Nothing in that video is about scale. Or the difficulty of serving 5TB. It's about the difficulty of implementing n+1 redundancy with graceful failover inside cloud providers.

User: "I want to serve 5TB."

Guru: "Throw it in a GKE PV and put nginx in front of it."

Congratulations, you are already serving 5TB at production scale.


Nginx? You can add cloud CDN with one click to a GCS


I thought that was making fun of how difficult to implement anything at Google.


The interesting thing is there also paradoxes of large scale: things that get more difficult with increasing size.

Medium- and smaller-scale can often be more flexible because they don't have to incur the pain of nonuniformity as scale increases. While they may not be able to afford optimizations or discounts with larger, standardized purchases, they can provide more personalized services large scale cannot hope to provide.

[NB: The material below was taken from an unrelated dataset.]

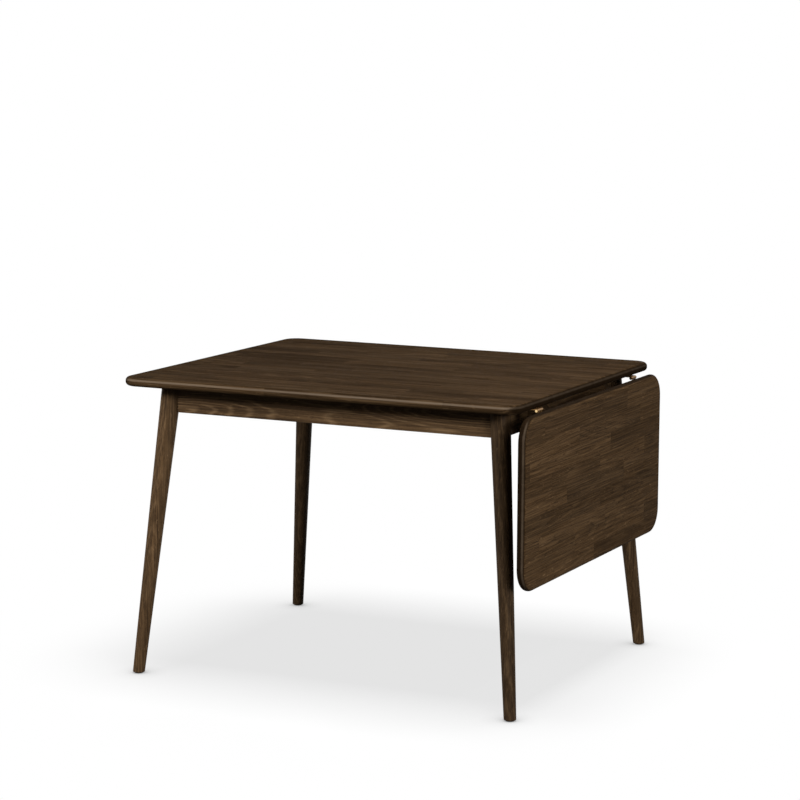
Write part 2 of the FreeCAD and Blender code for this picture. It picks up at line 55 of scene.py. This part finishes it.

On a related note, providers that have independent instances for each customer (so no multi-tenancy) typically get about 3 more nines than, say, AWS. On prem enterprise is a typical example of this, and it is still used in safety critical industries for this reason.

Eventually, all outages are black swan events. If you have 1000 independent instances (i.e., 1000 customers), when the unexpected thing hits, you’re still 99.9% available during the time when the impacted instance is down.

Also, you can probably permanently prevent the black swan from hitting again before it hits again.


This video has always made me wonder: "Why would someone cut open a wet bag of groceries?"